Studio album by Orishas
- Released: October 3, 2000
- Genre: Latin hip hop, alternative hip hop
- Label: Universal Latino

Orishas chronology
|  | A Lo Cubano (2000) | Emigrante (2002) |

= A Lo Cubano =

A Lo Cubano is the debut album by Orishas, a Cuban hip hop group.

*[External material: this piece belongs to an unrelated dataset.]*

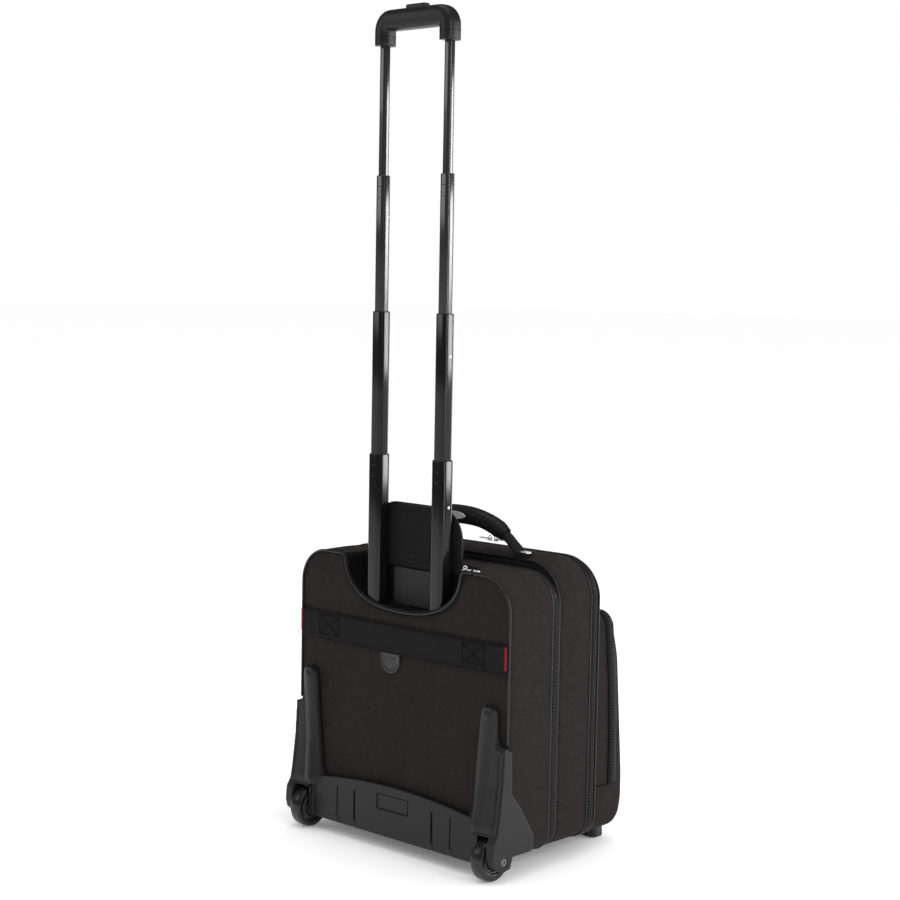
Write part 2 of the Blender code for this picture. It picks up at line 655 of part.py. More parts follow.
def make_carry_handle():
    axis = (0, HANDLE_AXIS_Y, HANDLE_AXIS_Z)
    span = 0.0840
    rise = 0.0185
    points = []
    steps = 14
    for i in range(steps + 1):
        x = -span + 2 * span * i / steps
        points.append((x, HANDLE_AXIS_Y, 0.4595 - rise * abs(x / span) ** 2.6))
    wire("carry_grip", points, 0.0100, "grip_plastic", origin=axis, sides=3)
    for side, s in both_sides():
        leg = [(0.0875, 0.4395), (0.1168, 0.4268), (0.1160, 0.4250), (0.1130, 0.4250),
               (0.0865, 0.4370)]
        slab("carry_web_" + side, "XZ", [(s * x, z) for x, z in leg],
             HANDLE_AXIS_Y - 0.0050, HANDLE_AXIS_Y + 0.0050, "webbing", origin=axis)
    slab("carry_badge", "XZ", [(0.0085 * math.cos(math.pi * i / 8),
                                0.4595 + 0.0050 * math.sin(math.pi * i / 8)) for i in range(16)],
         HANDLE_AXIS_Y + 0.0103, HANDLE_AXIS_Y + 0.0116, "steel", origin=axis)


POCKET_PROFILE = [
    (-0.0703, POCKET_BOTTOM), (-0.0703, 0.3370), (-0.0900, 0.3350), (-0.1150, 0.3220),
    (-0.1320, 0.2980), (-0.1400, 0.2650), (POCKET_FRONT_Y, 0.1000), (POCKET_FRONT_Y, 0.0620),
    (-0.1480, 0.0400), (-0.1320, POCKET_BOTTOM),
]


def split_region(shift):
    """Everything in front of the pocket's zip, moved back by shift."""
    return [(SPLIT_TOP_Y + shift, 0.3450), (-0.1800, 0.3450),
            (-0.1800, POCKET_HINGE_Z - shift), (SPLIT_BOTTOM_Y + shift, POCKET_HINGE_Z - shift)]


def pocket_outline(inset=0.0):
    """Front view of the pocket."""
    return case_outline(POCKET_HALF_WIDTH - inset, POCKET_BOTTOM + inset, 0.3370 - inset,
                        POCKET_RADIUS - inset, 0.012 - inset)


def pocket_body(name, origin):
    """The hollow pocket: its side view and its front view, both rounded."""
    half = POCKET_HALF_WIDTH
    body = slab(name, "YZ", POCKET_PROFILE, -half, half, "ballistic_fabric", origin=origin)
    combine(body, slab(name + "_front", "XZ", pocket_outline(), -0.17, -0.05), "INTERSECT")
    hollow = slab(name + "_hollow", "YZ", inset_polygon(POCKET_PROFILE, 0.0025),
                  -half + 0.0010, half - 0.0010)
    combine(hollow, slab(name + "_hollow_front", "XZ", pocket_outline(0.0025), -0.17, -0.05),
            "INTERSECT")
    return cut(body, hollow)


def make_lid():
    axis = (0, LID_SEAM_Y - 0.0040, CASE_BOTTOM - 0.0005)
    slab("lid_panel", "XZ", front_outline(0.0005), LID_SEAM_Y - 0.0078, LID_SEAM_Y - 0.0042,
         "ballistic_fabric", origin=axis)
    reach = POCKET_HALF_WIDTH + 0.01
    frame = pocket_body("pocket_frame", axis)
    cut(frame, slab("frame_split", "YZ", split_region(GAP), -reach, reach))
    flap_axis = (0, POCKET_FRONT_Y, POCKET_HINGE_Z)
    flap = pocket_body("pocket_flap", flap_axis)
    combine(flap, slab("flap_region", "YZ", split_region(-GAP), -reach, reach), "INTERSECT")
    for side, s in both_sides():
        turned("front_foot_" + side,
               [(0, POCKET_BOTTOM - GAP), (0.0120, POCKET_BOTTOM - GAP), (0.0105, 0.0015),
                (0.0090, 0), (0, 0)],
               "tyre_rubber", (s * 0.1350, -0.1340, 0), axis="Z", steps=16)


def make_pocket_zip():
    x = POCKET_HALF_WIDTH + 0.0028
    slope = (SPLIT_BOTTOM_Y - SPLIT_TOP_Y) / (POCKET_HINGE_Z - 0.3450)
    radius = POCKET_RADIUS + 0.0028
    centre_z = 0.3370 - POCKET_RADIUS
    top_z = 0.3332
    top_angle = math.degrees(math.asin((top_z - centre_z) / radius))
    right = []
    for i in range(5):
        z = 0.0900 + (centre_z - 0.0900) * i / 4
        right.append((x, SPLIT_TOP_Y + slope * (z - 0.3450) + 0.0030, z))
    top_y = right[-1][1]
    corner = arc(x - radius, centre_z, radius, 0, top_angle, 4)[1:]
    half = right + [(a, top_y, b) for a, b in corner]
    other = [(-a, b, c) for a, b, c in reversed(half)]
    wire("pocket_zip", half + other, 0.0022, "zip_tape",
         origin=(0, LID_SEAM_Y - 0.0040, CASE_BOTTOM - 0.0005))


# ---------------------------------------------------------------- zip pulls
def make_pull(name, hinge, length):
    """A flat pull tab that lies on the case and lifts about its inner end."""
    x, y, z = hinge
    direction = math.copysign(1, length)
    reach = abs(length)
    outline = [(0, -0.0022), (0.004, -0.0040), (reach - 0.002, -0.0040), (reach, -0.0020),
               (reach, 0.0020), (reach - 0.002, 0.0040), (0.004, 0.0040), (0, 0.0022)]
    outline = [(x + direction * a, y + b) for a, b in outline]
    hole = [(x + direction * a, y + b) for a, b in rounded_rectangle(reach - 0.0075, 0, 0.007, 0.0035, 0.0012, 2)]
    slab(name, "XY", outline, z - 0.0008, z + 0.0008, "steel", holes=[hole], origin=hinge)


def make_pulls():
    make_pull("rear_pull", (-0.1140, 0.1120, REAR_TOP + 0.0018), -0.021)
    for side, s in both_sides():
        make_pull("lid_pull_" + side, (s * 0.0050, LID_SEAM_Y - 0.0020, FRONT_TOP + 0.0018),
                  s * 0.021)
        make_pull("pocket_pull_" + side, (s * 0.0050, -0.0985, 0.3373), s * 0.021)


make_rear_shell()
make_recess_tray()
make_rear_lining()
make_back_trim()
make_back_strap()
make_base_guard()
make_wheels()
make_trolley()
make_grip()
make_release()
make_trolley_flap()
make_front_section()
make_carry_handle()
make_lid()
make_pocket_zip()
make_pulls()

for thing in CASE.objects:
    thing.data.set_sharp_from_angle(angle=math.radians(35))
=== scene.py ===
"""Looks of the rolling laptop case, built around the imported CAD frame.

Metres, +Z up, +Y towards the back with the wheels and the trolley handle, X across.
"""

import math

import bmesh
import bpy
from mathutils import Matrix, Vector, noise


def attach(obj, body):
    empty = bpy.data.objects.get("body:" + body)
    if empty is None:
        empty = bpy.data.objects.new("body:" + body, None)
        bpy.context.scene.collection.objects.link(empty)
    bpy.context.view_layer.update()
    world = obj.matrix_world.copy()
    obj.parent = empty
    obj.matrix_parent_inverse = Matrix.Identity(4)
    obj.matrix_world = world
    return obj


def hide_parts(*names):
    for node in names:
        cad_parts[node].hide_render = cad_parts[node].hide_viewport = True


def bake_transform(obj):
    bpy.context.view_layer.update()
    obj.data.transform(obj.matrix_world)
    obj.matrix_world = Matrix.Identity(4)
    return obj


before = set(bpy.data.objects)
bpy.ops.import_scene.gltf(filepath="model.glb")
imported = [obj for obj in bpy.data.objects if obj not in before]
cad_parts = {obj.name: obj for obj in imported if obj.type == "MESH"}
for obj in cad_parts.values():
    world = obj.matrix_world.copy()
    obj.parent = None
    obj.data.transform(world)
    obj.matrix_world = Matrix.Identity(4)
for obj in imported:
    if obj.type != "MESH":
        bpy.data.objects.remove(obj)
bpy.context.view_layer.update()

# ---------------------------------------------------------------- sizes
REAR_HALF = 0.199
FRONT_HALF = 0.1965
BOTTOM = 0.0245
REAR_TOP = 0.402
FRONT_TOP = 0.4155
REAR_CORNER = 0.048
FRONT_CORNER = 0.055
LOW_CORNER = 0.030
PANEL_EDGE_Y = 0.1192
REAR_FRONT_Y = 0.0262
FRONT_BACK_Y = 0.0172
ZIP_Y = -0.0600

CUT_HALF = 0.1105
CUT_DEPTH = 0.069
CUT_POWER = 2.4
SHOULDER = 0.009
RECESS_Y = 0.0892

TUBE_X = 0.0603
TUBE_Y = 0.1075
AXLE_Y = 0.125
WHEEL_R = 0.0295
WHEEL_X = 0.1757
HANDLE_Y = 0.008

POCKET_HALF = 0.180
POCKET_BACK_Y = -0.0704
POCKET_SPLIT_Z = 0.087
POCKET_TOP = 0.3297
POCKET_CORNER = 0.018

SIDES = (("left", 1), ("right", -1))
ZIP_FLOOR = 0.0252


# ---------------------------------------------------------------- node materials
M = {}


def value(tree, operation, a, b=None, c=None, clamp=False):
    node = tree.nodes.new("ShaderNodeMath")
    node.operation = operation
    node.use_clamp = clamp
    for socket, given in zip(node.inputs, (a, b, c)):
        if given is None:
            continue
        if isinstance(given, (int, float)):
            socket.default_value = given
        else:
            tree.links.new(given, socket)
    return node.outputs[0]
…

It was released on October 3, 2000, on the Universal Latino label.

==Critical reception==
The Independent wrote that "Orishas have managed to produce a truly inspired mix of traditional son and rumba riffs and instrumentation, over which the rap passages mingle with the soulful voice of a sonero."

==Track listing==
1. "Intro" – 1:57
2. "Represent" – 3:57 (music video directed by J.G Biggs )
3. "Atrevido" – 4:02
4. "A Lo Cubano" – 4:03
5. "Barrio" – 3:54
6. "S.O.L.A.R." – 0:44
7. "1.9.9.9" – 4:10
8. "Atencion" – 4:49
9. "Mistica" – 4:25
10. "Canto Para Elewa Y Chango" – 4:36
11. "Madre" – 4:06
12. "Orishas Llego" – 4:14
13. "537 C.U.B.A." – 4:23
14. "Connexion" – 4:16
15. "Triunfo" – 3:48

== Charts ==

=== Weekly charts ===

| Chart (2000) | Peak position |
|---|---|
| Belgian Albums (Ultratop Flanders) | 39 |
| French Albums (SNEP) | 40 |
| German Albums (Offizielle Top 100) | 67 |
| Italy (IFPI) | 40 |
| Spanish Albums (Promusicae) | 82 |
| Swiss Albums (Schweizer Hitparade) | 22 |

==Certifications==

| Region | Certification | Certified units/sales |
| Spain (Promusicae) | Gold | 50,000^{^} |
^{^} Shipments figures based on certification alone.